Im Gegenzug stürmen die Polizisten mit Helmen und Schutzanzügen in die Menge, bahnen sich mit Schlagstöcken den Weg und versprühen Tränengas. Eine Stunde braucht die Polizei, bis sie am Kottbusser Tor gegen 21.30 die Lage halbwegs im Griff hat. In den umliegenden Straßen flammt die Gewalt aber in den nächsten vier Stunden immer wieder auf.

Während tausende Menschen auf der Oranienstraße feiern, zünden Vermummte, angetrunkene Chaoten oder junge Ausländer Müllcontainer an. Um die Feuer versammeln sich grölende junge Männer. Die Polizei kontert mit Pfefferspray und versucht, die Menge zu zerstreuen. Krankenwagen fahren vor, Sanitäter versorgen blutende Menschen. Humpelnde Polizisten verlassen auf Kollegen gestützt den Ort.

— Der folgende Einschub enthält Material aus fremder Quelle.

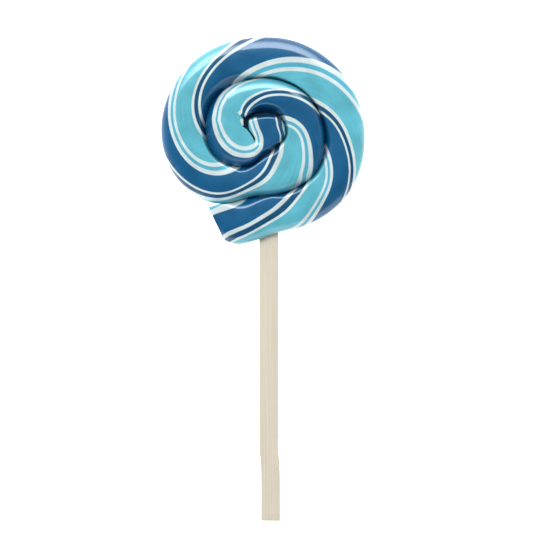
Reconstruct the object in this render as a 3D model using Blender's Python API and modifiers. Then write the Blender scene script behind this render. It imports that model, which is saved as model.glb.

Bilanz der Verletzten noch nicht bekannt

Wie viele Verletzte es auf beiden Seiten gibt und wie viele Menschen die Polizei im Lauf der Nacht festnimmt, wollen Senator Körting und Polizeipräsident Dieter Glietsch erst am 2. Mai bei einer Pressekonferenz zur Bilanz der 1. Mai-Nacht bekanntgeben.

Schon am Vormittag des 1. Mai war eine Demonstration gegen eine Kundgebung der rechtsextremen NPD weitgehend friedlich verlaufen. Abends endete auch das Basketball-Halbfinalspiel der EuroLeague Piräus gegen Athen ohne die befürchteten Schlachten zwischen den verfeindeten Fanblöcken. Die Wünsche der vergangenen Jahre, dass die seit 1987 wiederkehrende Gewalt am Abend des 1. Mai weiter abnimmt und in absehbarer Zeit ein völlig friedliches Fest möglich ist, wurden in diesem Jahr allerdings nicht erfüllt.